### Dataset extract
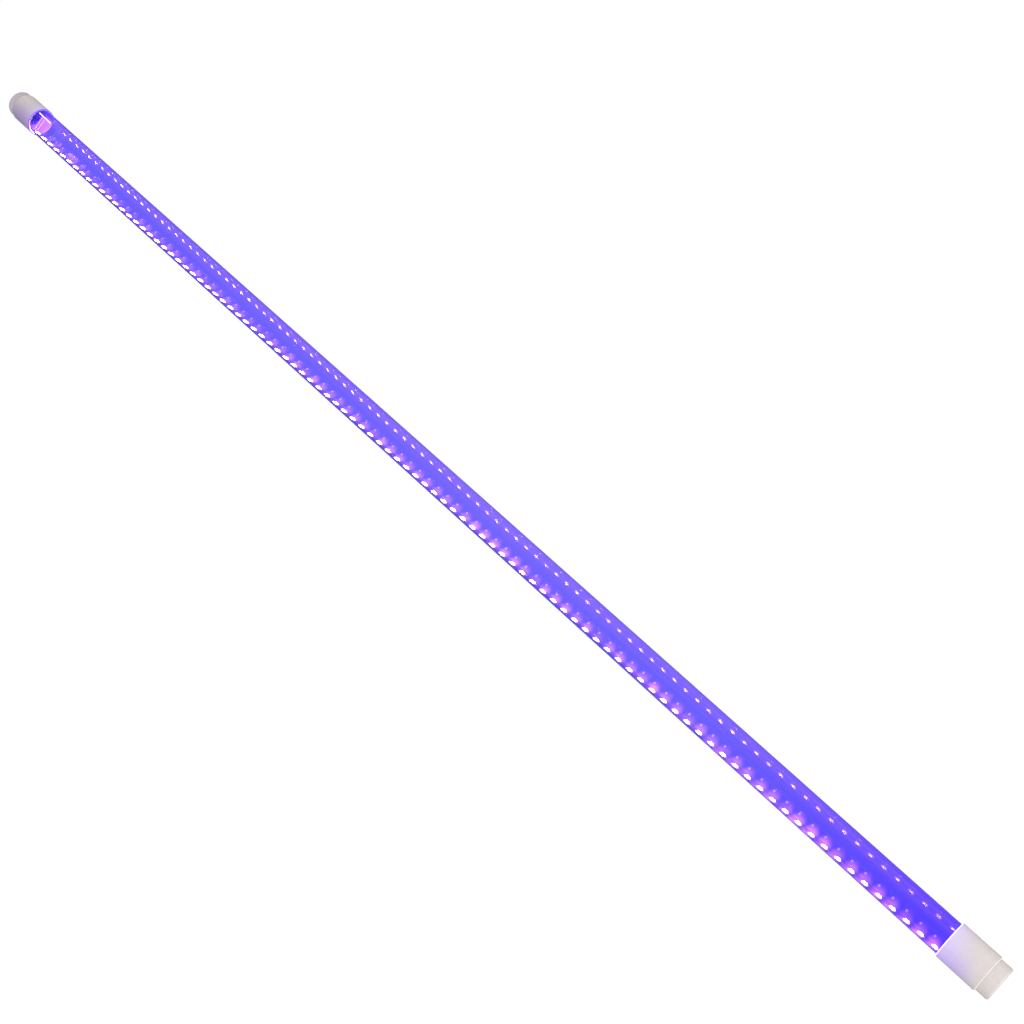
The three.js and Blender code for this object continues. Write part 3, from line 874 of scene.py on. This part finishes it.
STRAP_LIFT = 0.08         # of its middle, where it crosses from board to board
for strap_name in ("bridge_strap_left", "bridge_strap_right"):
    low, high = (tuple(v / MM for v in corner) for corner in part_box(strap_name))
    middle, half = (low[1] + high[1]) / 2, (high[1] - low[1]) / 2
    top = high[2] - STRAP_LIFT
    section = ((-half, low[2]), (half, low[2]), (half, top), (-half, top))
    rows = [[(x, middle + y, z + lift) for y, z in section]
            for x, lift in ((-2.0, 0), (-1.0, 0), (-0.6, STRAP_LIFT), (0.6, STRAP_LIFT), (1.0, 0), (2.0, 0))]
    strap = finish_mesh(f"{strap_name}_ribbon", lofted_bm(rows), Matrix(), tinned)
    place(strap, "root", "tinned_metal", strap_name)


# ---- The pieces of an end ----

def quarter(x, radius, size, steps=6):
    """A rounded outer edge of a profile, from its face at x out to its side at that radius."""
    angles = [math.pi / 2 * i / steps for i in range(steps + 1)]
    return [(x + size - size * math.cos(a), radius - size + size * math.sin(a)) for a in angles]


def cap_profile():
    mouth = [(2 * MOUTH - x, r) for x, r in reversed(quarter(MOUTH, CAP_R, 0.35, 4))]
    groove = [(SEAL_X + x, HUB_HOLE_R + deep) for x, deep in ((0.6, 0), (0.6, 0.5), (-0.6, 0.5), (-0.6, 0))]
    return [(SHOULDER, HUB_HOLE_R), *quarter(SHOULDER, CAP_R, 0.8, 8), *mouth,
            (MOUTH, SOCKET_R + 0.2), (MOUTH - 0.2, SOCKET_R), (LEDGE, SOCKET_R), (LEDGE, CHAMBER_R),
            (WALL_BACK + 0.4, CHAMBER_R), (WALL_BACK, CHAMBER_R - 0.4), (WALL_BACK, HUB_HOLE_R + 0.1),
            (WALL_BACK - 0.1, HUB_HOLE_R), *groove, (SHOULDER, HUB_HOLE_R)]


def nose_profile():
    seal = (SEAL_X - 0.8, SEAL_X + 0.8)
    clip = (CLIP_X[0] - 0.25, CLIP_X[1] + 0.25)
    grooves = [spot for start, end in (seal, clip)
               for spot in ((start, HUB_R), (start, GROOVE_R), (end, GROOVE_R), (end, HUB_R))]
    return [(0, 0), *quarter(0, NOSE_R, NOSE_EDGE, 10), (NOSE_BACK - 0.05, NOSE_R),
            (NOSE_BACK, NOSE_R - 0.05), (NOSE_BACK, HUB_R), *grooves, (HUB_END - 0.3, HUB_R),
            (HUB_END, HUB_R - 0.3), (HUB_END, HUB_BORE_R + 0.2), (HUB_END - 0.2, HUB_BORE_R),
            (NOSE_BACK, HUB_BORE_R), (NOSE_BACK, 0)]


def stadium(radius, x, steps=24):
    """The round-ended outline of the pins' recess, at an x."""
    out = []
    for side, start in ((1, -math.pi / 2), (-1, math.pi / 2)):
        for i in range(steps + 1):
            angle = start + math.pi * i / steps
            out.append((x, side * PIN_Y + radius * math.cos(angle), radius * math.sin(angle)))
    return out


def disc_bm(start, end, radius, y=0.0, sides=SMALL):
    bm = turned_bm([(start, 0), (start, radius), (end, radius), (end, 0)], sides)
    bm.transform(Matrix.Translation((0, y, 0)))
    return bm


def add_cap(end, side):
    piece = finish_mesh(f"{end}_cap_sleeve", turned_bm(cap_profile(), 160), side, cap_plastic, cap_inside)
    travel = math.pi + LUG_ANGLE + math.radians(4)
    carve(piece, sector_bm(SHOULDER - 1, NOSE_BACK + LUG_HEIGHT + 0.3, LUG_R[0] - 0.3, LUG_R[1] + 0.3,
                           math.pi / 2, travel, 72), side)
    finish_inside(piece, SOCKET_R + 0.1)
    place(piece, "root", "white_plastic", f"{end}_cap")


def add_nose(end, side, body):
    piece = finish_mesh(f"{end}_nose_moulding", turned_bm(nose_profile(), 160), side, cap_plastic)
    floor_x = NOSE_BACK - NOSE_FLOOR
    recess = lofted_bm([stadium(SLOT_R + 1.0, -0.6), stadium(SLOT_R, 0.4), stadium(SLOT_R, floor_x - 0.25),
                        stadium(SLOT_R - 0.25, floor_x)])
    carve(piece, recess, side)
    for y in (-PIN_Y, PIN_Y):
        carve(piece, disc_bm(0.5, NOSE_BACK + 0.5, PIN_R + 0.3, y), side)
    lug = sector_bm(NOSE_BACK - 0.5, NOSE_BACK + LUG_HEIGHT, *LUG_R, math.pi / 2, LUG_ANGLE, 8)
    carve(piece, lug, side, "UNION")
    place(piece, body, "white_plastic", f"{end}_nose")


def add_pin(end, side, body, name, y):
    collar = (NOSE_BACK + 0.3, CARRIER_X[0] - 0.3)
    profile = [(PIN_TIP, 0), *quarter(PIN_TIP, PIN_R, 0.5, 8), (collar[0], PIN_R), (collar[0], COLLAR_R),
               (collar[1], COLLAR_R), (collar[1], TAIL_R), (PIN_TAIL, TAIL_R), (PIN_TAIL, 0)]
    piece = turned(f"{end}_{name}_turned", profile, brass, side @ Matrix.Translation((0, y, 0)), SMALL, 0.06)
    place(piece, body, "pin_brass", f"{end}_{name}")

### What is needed
All of the material must be reproduced exactly.

### Exercise solution
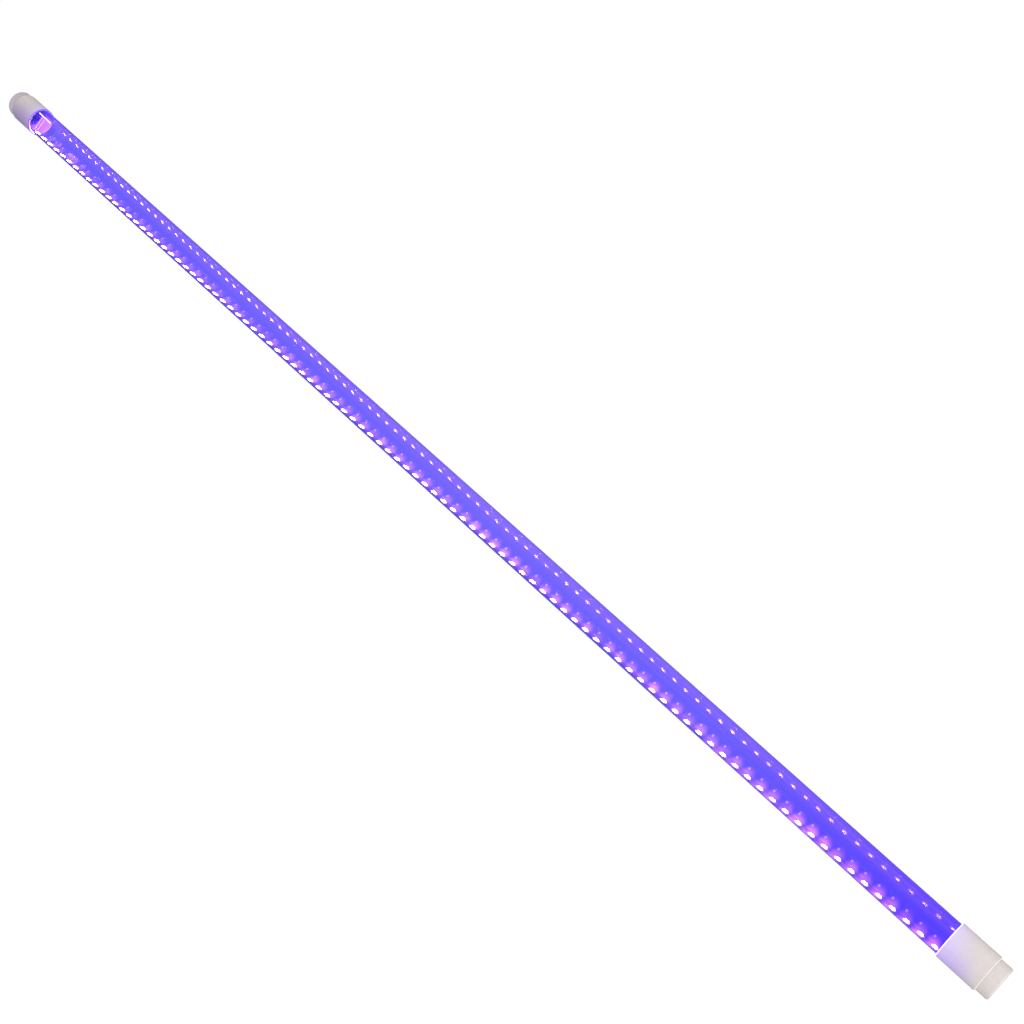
The three.js and Blender code for this object continues. Write part 3, from line 874 of scene.py on. This part finishes it.
STRAP_LIFT = 0.08         # of its middle, where it crosses from board to board
for strap_name in ("bridge_strap_left", "bridge_strap_right"):
    low, high = (tuple(v / MM for v in corner) for corner in part_box(strap_name))
    middle, half = (low[1] + high[1]) / 2, (high[1] - low[1]) / 2
    top = high[2] - STRAP_LIFT
    section = ((-half, low[2]), (half, low[2]), (half, top), (-half, top))
    rows = [[(x, middle + y, z + lift) for y, z in section]
            for x, lift in ((-2.0, 0), (-1.0, 0), (-0.6, STRAP_LIFT), (0.6, STRAP_LIFT), (1.0, 0), (2.0, 0))]
    strap = finish_mesh(f"{strap_name}_ribbon", lofted_bm(rows), Matrix(), tinned)
    place(strap, "root", "tinned_metal", strap_name)


# ---- The pieces of an end ----

def quarter(x, radius, size, steps=6):
    """A rounded outer edge of a profile, from its face at x out to its side at that radius."""
    angles = [math.pi / 2 * i / steps for i in range(steps + 1)]
    return [(x + size - size * math.cos(a), radius - size + size * math.sin(a)) for a in angles]


def cap_profile():
    mouth = [(2 * MOUTH - x, r) for x, r in reversed(quarter(MOUTH, CAP_R, 0.35, 4))]
    groove = [(SEAL_X + x, HUB_HOLE_R + deep) for x, deep in ((0.6, 0), (0.6, 0.5), (-0.6, 0.5), (-0.6, 0))]
    return [(SHOULDER, HUB_HOLE_R), *quarter(SHOULDER, CAP_R, 0.8, 8), *mouth,
            (MOUTH, SOCKET_R + 0.2), (MOUTH - 0.2, SOCKET_R), (LEDGE, SOCKET_R), (LEDGE, CHAMBER_R),
            (WALL_BACK + 0.4, CHAMBER_R), (WALL_BACK, CHAMBER_R - 0.4), (WALL_BACK, HUB_HOLE_R + 0.1),
            (WALL_BACK - 0.1, HUB_HOLE_R), *groove, (SHOULDER, HUB_HOLE_R)]


def nose_profile():
    seal = (SEAL_X - 0.8, SEAL_X + 0.8)
    clip = (CLIP_X[0] - 0.25, CLIP_X[1] + 0.25)
    grooves = [spot for start, end in (seal, clip)
               for spot in ((start, HUB_R), (start, GROOVE_R), (end, GROOVE_R), (end, HUB_R))]
    return [(0, 0), *quarter(0, NOSE_R, NOSE_EDGE, 10), (NOSE_BACK - 0.05, NOSE_R),
            (NOSE_BACK, NOSE_R - 0.05), (NOSE_BACK, HUB_R), *grooves, (HUB_END - 0.3, HUB_R),
            (HUB_END, HUB_R - 0.3), (HUB_END, HUB_BORE_R + 0.2), (HUB_END - 0.2, HUB_BORE_R),
            (NOSE_BACK, HUB_BORE_R), (NOSE_BACK, 0)]


def stadium(radius, x, steps=24):
    """The round-ended outline of the pins' recess, at an x."""
    out = []
    for side, start in ((1, -math.pi / 2), (-1, math.pi / 2)):
        for i in range(steps + 1):
            angle = start + math.pi * i / steps
            out.append((x, side * PIN_Y + radius * math.cos(angle), radius * math.sin(angle)))
    return out


def disc_bm(start, end, radius, y=0.0, sides=SMALL):
    bm = turned_bm([(start, 0), (start, radius), (end, radius), (end, 0)], sides)
    bm.transform(Matrix.Translation((0, y, 0)))
    return bm


def add_cap(end, side):
    piece = finish_mesh(f"{end}_cap_sleeve", turned_bm(cap_profile(), 160), side, cap_plastic, cap_inside)
    travel = math.pi + LUG_ANGLE + math.radians(4)
    carve(piece, sector_bm(SHOULDER - 1, NOSE_BACK + LUG_HEIGHT + 0.3, LUG_R[0] - 0.3, LUG_R[1] + 0.3,
                           math.pi / 2, travel, 72), side)
    finish_inside(piece, SOCKET_R + 0.1)
    place(piece, "root", "white_plastic", f"{end}_cap")


def add_nose(end, side, body):
    piece = finish_mesh(f"{end}_nose_moulding", turned_bm(nose_profile(), 160), side, cap_plastic)
    floor_x = NOSE_BACK - NOSE_FLOOR
    recess = lofted_bm([stadium(SLOT_R + 1.0, -0.6), stadium(SLOT_R, 0.4), stadium(SLOT_R, floor_x - 0.25),
                        stadium(SLOT_R - 0.25, floor_x)])
    carve(piece, recess, side)
    for y in (-PIN_Y, PIN_Y):
        carve(piece, disc_bm(0.5, NOSE_BACK + 0.5, PIN_R + 0.3, y), side)
    lug = sector_bm(NOSE_BACK - 0.5, NOSE_BACK + LUG_HEIGHT, *LUG_R, math.pi / 2, LUG_ANGLE, 8)
    carve(piece, lug, side, "UNION")
    place(piece, body, "white_plastic", f"{end}_nose")


def add_pin(end, side, body, name, y):
    collar = (NOSE_BACK + 0.3, CARRIER_X[0] - 0.3)
    profile = [(PIN_TIP, 0), *quarter(PIN_TIP, PIN_R, 0.5, 8), (collar[0], PIN_R), (collar[0], COLLAR_R),
               (collar[1], COLLAR_R), (collar[1], TAIL_R), (PIN_TAIL, TAIL_R), (PIN_TAIL, 0)]
    piece = turned(f"{end}_{name}_turned", profile, brass, side @ Matrix.Translation((0, y, 0)), SMALL, 0.06)
    place(piece, body, "pin_brass", f"{end}_{name}")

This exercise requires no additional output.